We ended up having to watch it again later that weekend because it was just so ruined with the sound of construction. But when Tim called me in to close my eyes and look in the bathroom, I knew it was the moment of truth. How was God going to answer my prayers this time???
Even though it was still in the construction process, when I saw the pallet wood on the walls, my heart skipped a beat. It blended so perfectly with the colors on the walls already, and it gave such a finished interest to the room, I was in love all over again. I could not believe this was the same bathroom.
He finished the whole project that afternoon, and I washed the floors and vacuumed up the last bits of drywall dust by dinner time.

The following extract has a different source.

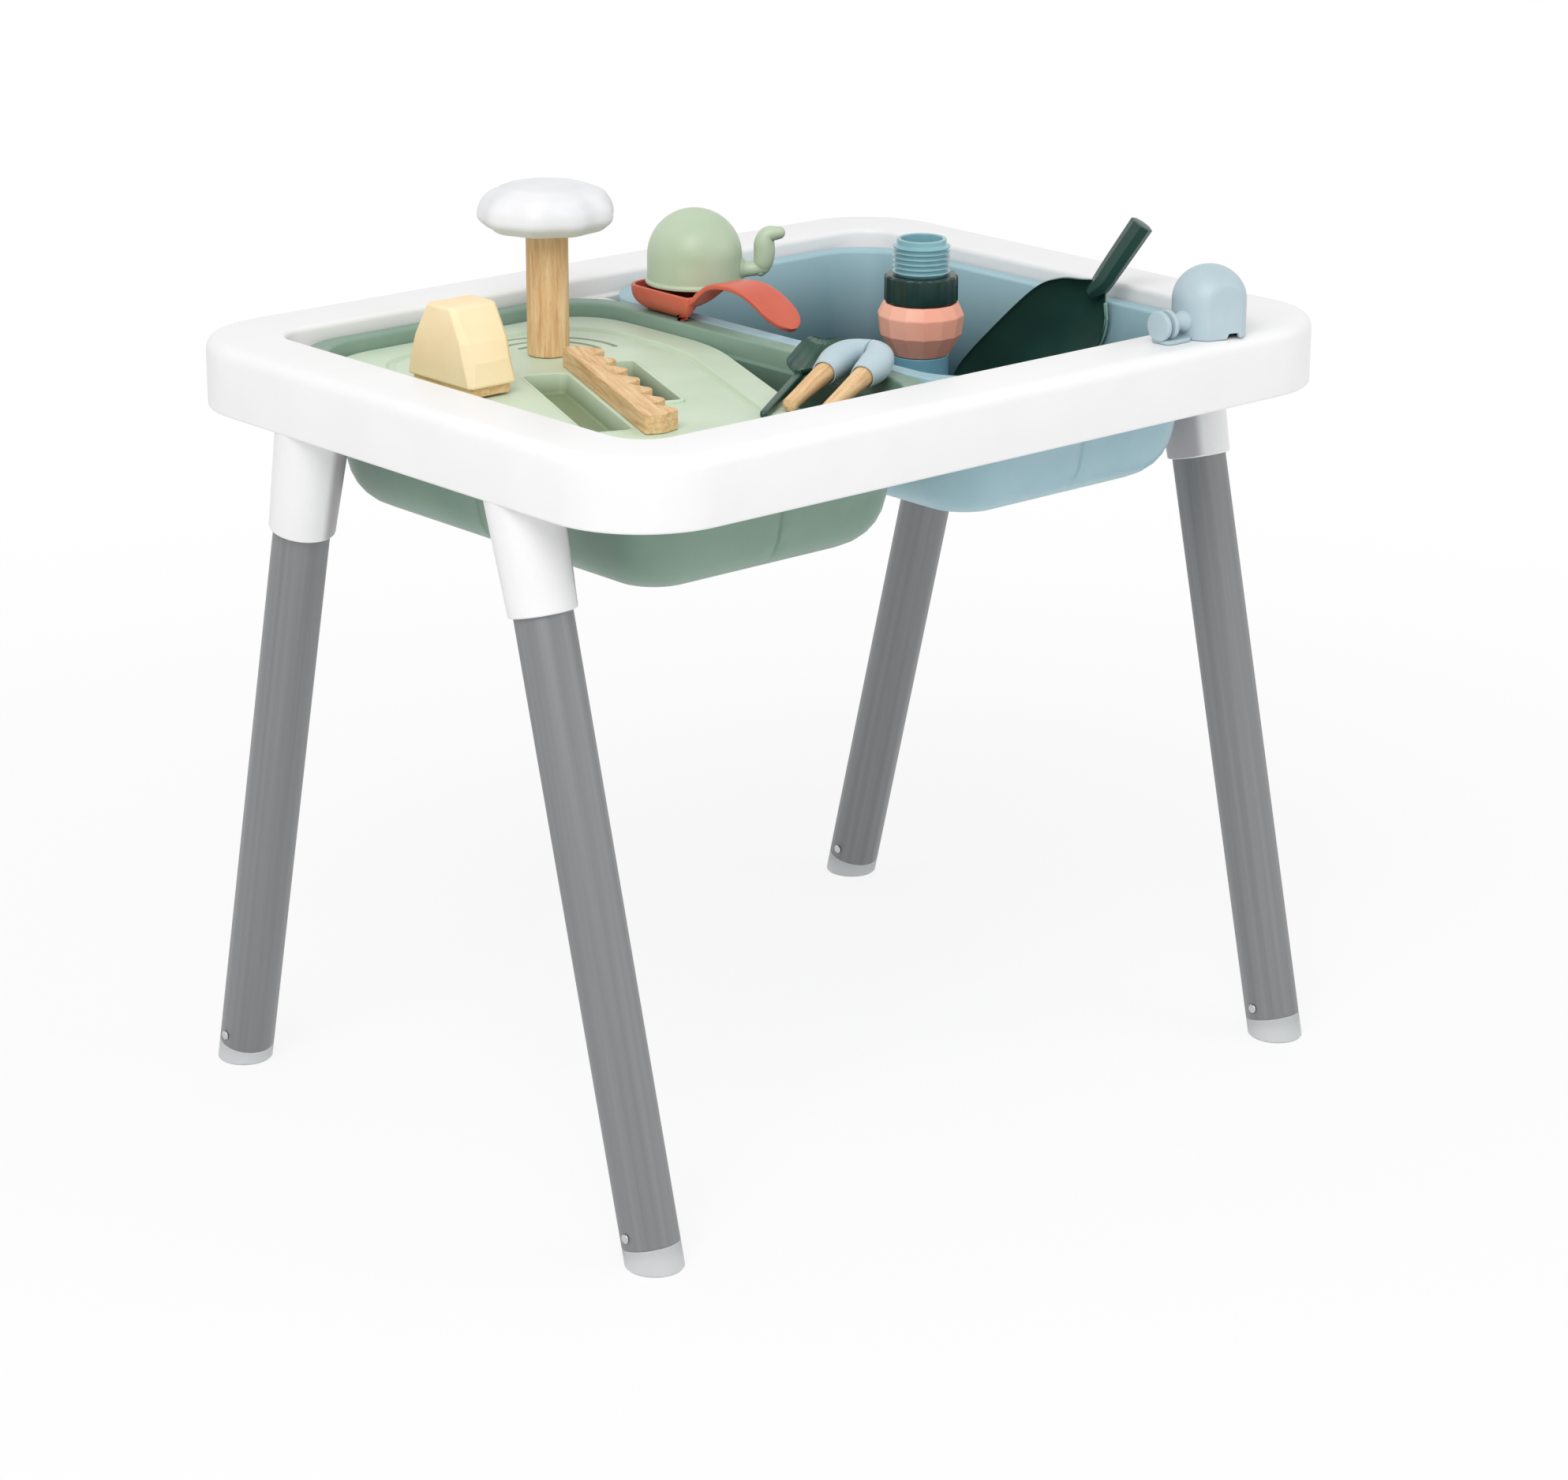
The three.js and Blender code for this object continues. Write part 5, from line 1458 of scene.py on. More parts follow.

Once it was completely clean and clutter free, both the washer and dryer running, cleaning and giving me some fresh clothes so my house did not smell like sweaty seven-year-old boys anymore, it looked even more beautiful than ever.
I felt like Martha Stewart, the Pioneer Woman, and Joanna Gaines all at the same time. Putting the bathroom back together again, and taking beautiful pictures of my newly renovated space, I felt like the luckiest woman on the planet. Here we were in the middle of quarantine and a national emergency, and I had the opportunity to make my house more beautiful and make a dream come true right within the walls of my home.
I knew that in another day and another time, we would have made a list over coffee, sent Tim to Lowe’s, and $200 later would’ve come home with all the supplies that we needed, and then some extra. Knowing that we had done this entire project with only things that we had on hand made me feel so overwhelmingly complete.
I know that things are hard right now. They are very, very hard for some more than others. But I find that the more that I fix my eyes on what is good and beautiful and right, the less dark and hard things may seem.